L’ultimo comma dell’articolo 54 del Codice penale estende la disciplina dello stato di necessità anche all’ipotesi di costrizione psichica ovvero quando il fatto viene commesso da una persona sotto minaccia.

Un esempio può essere l’automobilista spinto a correre in autostrada perché minacciato con una pistola. In questo caso la norma dispone che a rispondere penalmente del fatto è la persona che ha costretto il terzo mentre quest’ultimo è innocente.

Differenze con la legittima difesa

Per le sue caratteristiche, spesso lo stato di necessità viene confuso con la legittima difesa.
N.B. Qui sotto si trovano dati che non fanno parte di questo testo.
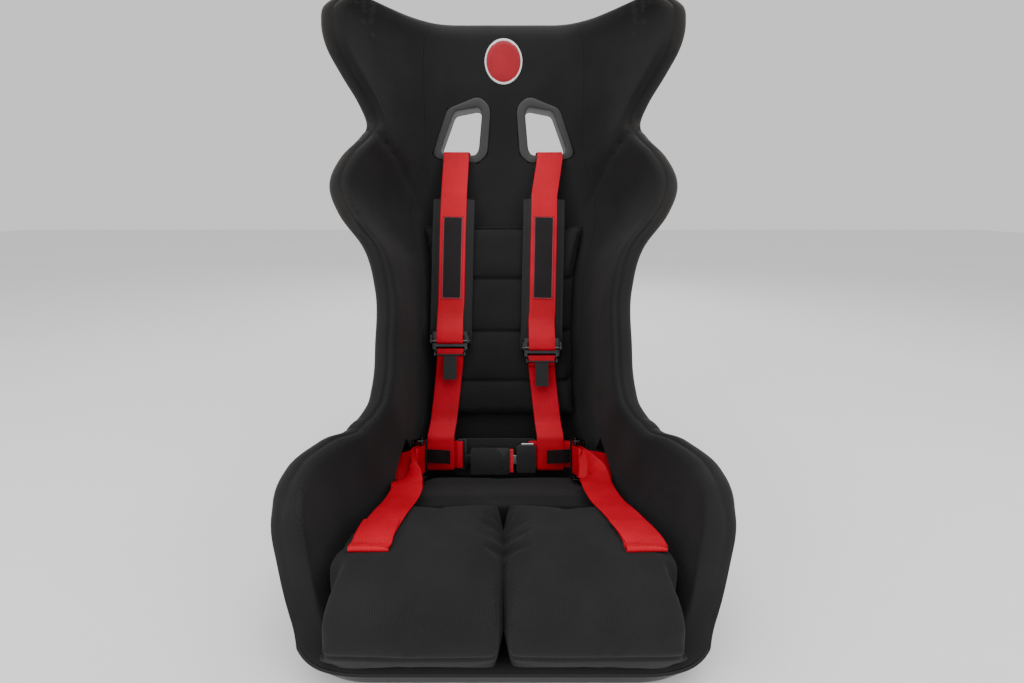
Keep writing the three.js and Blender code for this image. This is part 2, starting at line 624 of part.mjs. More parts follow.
function pullTab(turn) {
  const pin = new THREE.CylinderGeometry(TAB.r, TAB.r, 2 * (EAR.x - GAP), 16).rotateZ(Math.PI / 2);
  const tongue = box(-TAB.width / 2, TAB.width / 2, -TAB.length, -1, -TAB.thick / 2, TAB.thick / 2);
  return flipped(join(pin, tongue).rotateX(turn).translate(0, TAB.v, TAB.n));
}

function addAdjuster(label, matrix, tabTurn) {
  add(`${label}_adjuster`, adjusterFrame(), finish.steel, matrix);
  const bar = new THREE.CylinderGeometry(LOCK_BAR.r, LOCK_BAR.r, LOCK_BAR.length, 16).rotateZ(Math.PI / 2);
  add(`${label}_lock_bar`, bar.translate(0, LOCK_BAR.v, LOCK_BAR.n), finish.steel, matrix);
  add(`${label}_pull_tab`, pullTab(tabTurn), finish.leather, matrix);
}

for (const [label, h] of Object.entries(HARNESS)) {
  addShoulderWebbing(label, h);
  addAdjuster(`shoulder_${label}`, frameAt(onBack(h.adjuster[0], h.adjuster[1], REST_LEVEL), ACROSS_BACK, UP), 0);
}

// Lap belt: a link from the buckle or tongue to each lap adjuster, and a belt from the adjuster out through the
// flank, whose free tail lies forward over the cushion
const LAP = { v: -203, n: 15, adjusterN: 51, headingX: 0.25, headingY: -0.97 };
const LINK_ENDS = {
  left: [
    [-90, 12.9], [-86, 14], [-80.5, 14], [-77.6, 14.6], [-76.9, 17], [-77.6, 19.4], [-80.5, 20], [-87, 19.6],
    [-92, 15.4],
  ],
  right: [[48, LAP.n], [70, LAP.n]],
};

function lapFrame(h) {
  const heading = new THREE.Vector3(h.side * LAP.headingX, LAP.headingY, 0);
  heading.addScaledVector(UP, -heading.dot(UP)).normalize();
  return frameAt(onBack(h.lapX, LAP.v, LAP.adjusterN), UP.clone().multiplyScalar(-h.side), heading);
}

function addLapWebbing(label, h) {
  const matrix = lapFrame(h);
  const wide = UP.clone().multiplyScalar(-h.side);
  const local = (v, n) => new THREE.Vector3(0, v, n).applyMatrix4(matrix);
  const flat = new THREE.Vector3(-h.side, 0, 0);
  const blend = (t) => wide.clone().multiplyScalar(1 - t).addScaledVector(flat, t).normalize();

  const link = [
    ...LINK_ENDS[label].map(([x, n]) => [onBack(x, LAP.v, n), wide]),
    [onBack(h.side * 112, LAP.v, LAP.n), wide], [onBack(h.lapX - h.side * 13, LAP.v, LAP.n), wide],
    [local(-31, 2.6), wide], [local(-24, 4.2), wide], [local(-17.5, 4.5), wide], [local(-13.7, 4.3), wide],
    [local(-12.7, 1.5), wide], [local(-13.7, -1.3), wide], [local(-17.5, -1.5), wide], [local(-25, -1.7), wide],
  ];
  add(`lap_link_${label}`, ribbon(link, WEB_WIDTH, WEB_THICK), finish.webbing);

  const across = new THREE.Vector3(0, Math.cos(LAP_SLOT.tilt), Math.sin(LAP_SLOT.tilt)).multiplyScalar(-h.side);
  const turn = (t) => wide.clone().multiplyScalar(1 - t).addScaledVector(across, t).normalize();
  const through = (x, y, z) => new THREE.Vector3(h.side * x, y, z);
  const down = new THREE.Vector3(0, -h.side, 0);
  const belt = [
    ...LAP_LOOP.map(([x, z]) => [through(x, LAP_SLOT.y, z), down]),
    [through(264, LAP_SLOT.y, 120), across], [through(254, LAP_SLOT.y, LAP_SLOT.z), across],
    [through(206, LAP_SLOT.y, LAP_SLOT.z), across], [through(184, LAP_SLOT.y, LAP_SLOT.z), across],
    [local(36, 16.5), turn(0.5)], [local(24, 16), turn(0.12)],
    [local(10, 15.5), wide], [local(1.5, 15.5), wide], [local(-1.7, 14.2), wide], [local(-3, 11), wide],
    [local(-1.7, 7.8), wide], [local(1.5, 6.5), wide], [local(14, 6.5), wide], [local(26, 6.2), wide],
  ];
  const rest = TAIL_ROUTE[label];
  for (const [x, y, z, t] of rest) belt.push([new THREE.Vector3(x, y, z), blend(t)]);
  add(`lap_belt_${label}`, ribbon(belt, WEB_WIDTH, WEB_THICK), finish.webbing);
}

// The belt's outer end, looped round the bar of its anchor plate beside the shell; x and z
const LAP_LOOP = [
  [271.6, 112], [271.6, 88], [272.8, 81.6], [275.5, 80.2], [278.2, 81.6], [279.4, 88], [278.6, 100], [273, 113],
];

// Tail routes: x, y, z and how far the webbing has turned from upright to flat
const TAIL_ROUTE = {
  left: [
    [-164, -2, 123, 0.3], [-160, -22, 128, 0.75], [-156, -44, 131, 1], [-153, -66, 131, 1], [-156, -100, 134, 1],
    [-160, -140, 144, 1], [-163, -180, 153, 1], [-165, -215, 158.5, 1], [-165, -238, 159.5, 1],
  ],
  right: [
    [150, 3, 124, 0.35], [150, -18, 129, 0.75], [150, -42, 131, 1], [152, -66, 131, 1], [157, -100, 134, 1],
    [164, -140, 144, 1], [170, -180, 153, 1], [174, -215, 158.5, 1], [175, -238, 159.5, 1],
  ],
};

for (const [label, h] of Object.entries(HARNESS)) {
  addAdjuster(`lap_${label}`, lapFrame(h), -Math.PI / 2);
  addLapWebbing(label, h);
}

// Buckle, in the harness frame: x, v and n directly
const BUCKLE = { x0: -61, x1: 12, v0: -237, v1: -188, back: 13, split: 24, front: 34, wall: 2.4 };
const BUTTON = { x0: -6, x1: 18.5 };

function roundedPlate(x0, x1, v0, v1, n0, n1, r) {
  const corners = [[x1 - r, v1 - r, 0], [x0 + r, v1 - r, 1], [x0 + r, v0 + r, 2], [x1 - r, v0 + r, 3]];
  const outline = corners.flatMap(([cx, cv, quarter]) => [0, 1, 2, 3].map((i) => {
    const angle = (quarter + i / 3) * (Math.PI / 2);
    return [cx + r * Math.cos(angle), cv + r * Math.sin(angle)];
  }));
  return extrude(outline, n1 - n0).translate(0, 0, n0);
}

function coil(x0, radius, wire, turns, pitch, v, n) {
  const steps = turns * 12;
  const points = Array.from({ length: steps + 1 }, (_, i) => {
    const angle = (i / 12) * 2 * Math.PI;
    return new THREE.Vector3(x0 + (i / 12) * pitch, v + radius * Math.cos(angle), n + radius * Math.sin(angle));
  });
  const around = (i) => new THREE.Vector2(wire * Math.cos((i * Math.PI) / 3), wire * Math.sin((i * Math.PI) / 3));
  const ring = new THREE.Shape(Array.from({ length: 6 }, (_, i) => around(i)));
  const extrudePath = new THREE.CatmullRomCurve3(points);
  return new THREE.ExtrudeGeometry(ring, { steps, extrudePath, bevelEnabled: false });
}

function addBuckle() {
  const onHarness = frameAt(onBack(0, 0, 0), ACROSS_BACK, UP);
  const put = (name, geometry, material) => add(name, flipped(geometry), material, onHarness);
  const { x0, x1, v0, v1, wall } = BUCKLE;
  const hollow = box(x0 + 6, x1 + 9, v0 + wall, v1 - wall, BUCKLE.back + wall, BUCKLE.front - wall);
  const neck = box(x0 - 2, x0 + 8, -222, -203, 15.6, 18.4);
  const back = roundedPlate(x0, x1, v0, v1, BUCKLE.back, BUCKLE.split - GAP, 5);
  const front = roundedPlate(x0, x1, v0, v1, BUCKLE.split, BUCKLE.front, 5);
  put('buckle_cover_back', cut(back, hollow, neck), finish.plastic);
  put('buckle_cover_front', cut(front, hollow), finish.plastic);
  const lug = cut(box(-86, -69, -232, -174, 16, 18), box(-81, -74, -229, -177, 15, 19));
  const floor = box(-54.5, 4, -233, -192, 16, 18);
  put('buckle_frame', join(floor, box(-70, -53, -221, -204, 16, 18), lug), finish.steel);
  put('buckle_button', roundedPlate(BUTTON.x0, BUTTON.x1, v0 + 3, v1 - 3, 25, 31, 1.5), finish.red);
  const window = box(-27, -19, -218.3, -206.7, 17, 22);
  const blade = join(box(-34, 40, -221, -204, 18.7, 20.9), box(29, 52, -231, -190, 18.7, 20.9));
  put('tongue', cut(blade, window), finish.bright);
  put('buckle_latch', box(-26, -20, -217.5, -207.5, 18.9, 27), finish.steel);
  put('button_spring', coil(-18.6, 2.5, 0.5, 3, 1.5, -212.5, 28.2), finish.bright);
  const pocket = box(44, 80, -230, -176, 13.8, 16.3);
  const blind = box(18, 52.4, -231.4, -189.6, 18.4, 21.2);
  put('tongue_cover', cut(roundedPlate(24, 60.5, -236, -184, 12, 26, 5), pocket, blind), finish.plastic);
  put('buckle_pad', roundedPlate(-94, 66, -246, -175, 1, 8, 8), finish.cloth);
}

// Steel anchor plates at the outer ends of the belts, with a bolt hole each
function anchorPlate(width, low, high) {
  const w = width / 2;
  const outline = [[-14, low], [14, low], [w, high - 24], [w, high], [-w, high], [-w, high - 24]];
  const around = (i) => [6 * Math.cos((i * Math.PI) / 8), low + 16 + 6 * Math.sin((i * Math.PI) / 8)];
  const hole = Array.from({ length: 16 }, (_, i) => around(i));
  const window = [[-27, high - 18], [27, high - 18], [27, high - 6.4], [-27, high - 6.4]];
  return extrude(outline, 3, [hole, window]);
}

function addAnchors() {
  for (const [label, h] of Object.entries(HARNESS)) {
    const shoulder = anchorPlate(66, 406, 464).rotateX(Math.PI / 2).translate(h.slotX, 359, 0);
    add(`shoulder_anchor_plate_${label}`, flipped(shoulder), finish.steel);
    const lap = anchorPlate(66, 26, 90).rotateX(Math.PI / 2).rotateZ(Math.PI / 2);
    lap.translate(h.side < 0 ? -277 : 274, LAP_SLOT.y, 0);
    add(`lap_anchor_plate_${label}`, flipped(lap), finish.steel);
  }
}

// Round badge on the head pad
const BADGE = { y: 317.5, z: 822, halfWidth: 36, halfHeight: 40, tilt: THREE.MathUtils.degToRad(3.5) };

function addBadge() {
  const outline = Array.from({ length: 40 }, (_, i) => {
    const angle = (i * Math.PI) / 20;
    return [BADGE.halfWidth * Math.cos(angle), BADGE.halfHeight * Math.sin(angle)];
  });
  const up = new THREE.Vector3(0, Math.sin(BADGE.tilt), Math.cos(BADGE.tilt));
  const badge = extrude(outline, 1.4).translate(0, 0, 0.6);
  add('head_badge', badge, finish.red, frameAt(new THREE.Vector3(0, BADGE.y, BADGE.z), ACROSS_BACK, up));
}

addBuckle();
addAnchors();
addBadge();

export default seat;
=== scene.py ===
import math

import bmesh
import bpy
from mathutils import Matrix, Vector, noise


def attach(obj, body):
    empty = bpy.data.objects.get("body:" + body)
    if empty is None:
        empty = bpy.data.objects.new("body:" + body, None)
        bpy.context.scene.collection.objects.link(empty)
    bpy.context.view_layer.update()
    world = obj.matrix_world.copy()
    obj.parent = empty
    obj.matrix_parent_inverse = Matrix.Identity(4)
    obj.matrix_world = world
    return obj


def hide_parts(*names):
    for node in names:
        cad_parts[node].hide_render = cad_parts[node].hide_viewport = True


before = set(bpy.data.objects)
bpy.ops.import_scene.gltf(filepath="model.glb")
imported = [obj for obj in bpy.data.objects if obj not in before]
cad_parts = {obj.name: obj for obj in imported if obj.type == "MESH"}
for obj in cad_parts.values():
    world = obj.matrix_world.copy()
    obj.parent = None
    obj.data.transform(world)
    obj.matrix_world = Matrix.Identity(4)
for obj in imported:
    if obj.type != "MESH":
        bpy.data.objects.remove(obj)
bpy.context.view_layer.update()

# Lengths below are millimetres; meshes are written in metres
MM = 0.001
RECLINE = math.radians(16.5)

# The seat's own curve, from the front lip over the pan and up the back: y and z of the shell's outer face, lean of
# the section, half widths of the flat middle, corner and rim, height of the rim, and padding at middle, flank, rim
STATIONS = [
    (-304, 32, -24, 160, 226, 244, 30, 24, 30, 30), (-292, 10, -11, 160, 232, 258, 96, 38, 36, 36),
    (-262, 0, -2, 160, 238, 272, 166, 48, 40, 40), (-215, 0, 4, 160, 240, 280, 206, 46, 42, 42),
    (-150, 0, 9, 158, 238, 281, 226, 42, 44, 42), (-60, 0, 16, 152, 228, 262, 240, 32, 42, 40),
    (30, 0, 27.7, 148, 216, 238, 263, 24, 38, 38), (102, 2, 34, 144, 206, 224, 289, 20, 32, 36),
    (150, 44, 41.1, 138, 200, 213, 283, 18, 28, 36), (181, 120, 51.1, 132, 194, 209, 252, 18, 26, 36),
    (200, 200, 61.5, 130, 191, 207, 223, 18, 25, 36), (220, 276, 72, 130, 188, 207, 210, 18, 25, 36),
    (248, 368, 73.5, 130, 188, 208, 206, 18, 25, 36), (267, 434, 73.5, 130, 195, 226, 210, 18, 26, 36),
    (282, 482, 73.5, 130, 207, 262, 213, 18, 28, 36), (295, 527, 73.5, 128, 214, 279, 208, 18, 30, 36),
    (310, 579, 73.5, 124, 206, 265, 190, 20, 30, 36), (321, 616, 73.5, 120, 195, 244, 166, 22, 30, 36),
    (330, 647, 74, 114, 189, 235, 150, 24, 30, 36), (338, 680, 76, 108, 187, 243, 162, 28, 32, 38),
    (346, 722, 79, 102, 189, 261, 194, 34, 36, 40), (354, 768, 83, 98, 190, 275, 220, 40, 38, 40),
    (359, 812, 86, 96, 188, 279, 226, 42, 38, 40), (361, 850, 89, 94, 183, 272, 222, 42, 38, 40),
    (361, 876, 92, 92, 174, 252, 206, 42, 38, 40), (361, 894, 95, 90, 160, 222, 178, 42, 38, 40),
]
SHELL_WALL = 4
BACKING = 4.6
END_ROUNDING = 34
FLAT_SHARE = 0.35
LINER_SHARE = 0.64
BOLSTER_SHARE = LINER_SHARE + 0.002
FULLNESS = 0.72
FACE_SPAN = 330
ROLL_SPAN = 57
JOIN_GAP = 0.1
SUEDE_FROM = 930
SUEDE_LEVEL = 505
SHARP_DEGREES = 40
MERGE = 1e-6

spine = [0.0]
for a, b in zip(STATIONS, STATIONS[1:]):
    spine.append(spine[-1] + math.hypot(b[0] - a[0], b[1] - a[1]))
LENGTH = spine[-1]
THIGH_END = spine[6] + 20
NECK = spine[18]
PAN_END = spine[8]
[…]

Hanno in comune diversi presupposti, come l’attualità del pericolo, l’inevitabilità, la proporzionalità della condotta, ma si differenziano sotto due aspetti fondamentali:

  • l’azione che incarna il reato nello stato di necessità può essere rivolta verso chiunque, mentre nella legittima difesa è rivolta esclusivamente verso l’aggressore;
  • il bene tutelato nello stato di necessità è la vita umana invece nella legittima difesa è più ampio, potendo essere anche la proprietà e altri beni materiali.

Inoltre, nello stato di necessità il giudizio sulla proporzionalità tra l’azione e la situazione di pericolo è più severo perché chi subisce le conseguenze del reato è un soggetto innocente estraneo ai fatti, invece nella legittima difesa è l’aggressore o il ladro. Ciò non toglie che nei casi di eccesso di legittima difesa chi ha commesso il fatto non può giovare della non punibilità.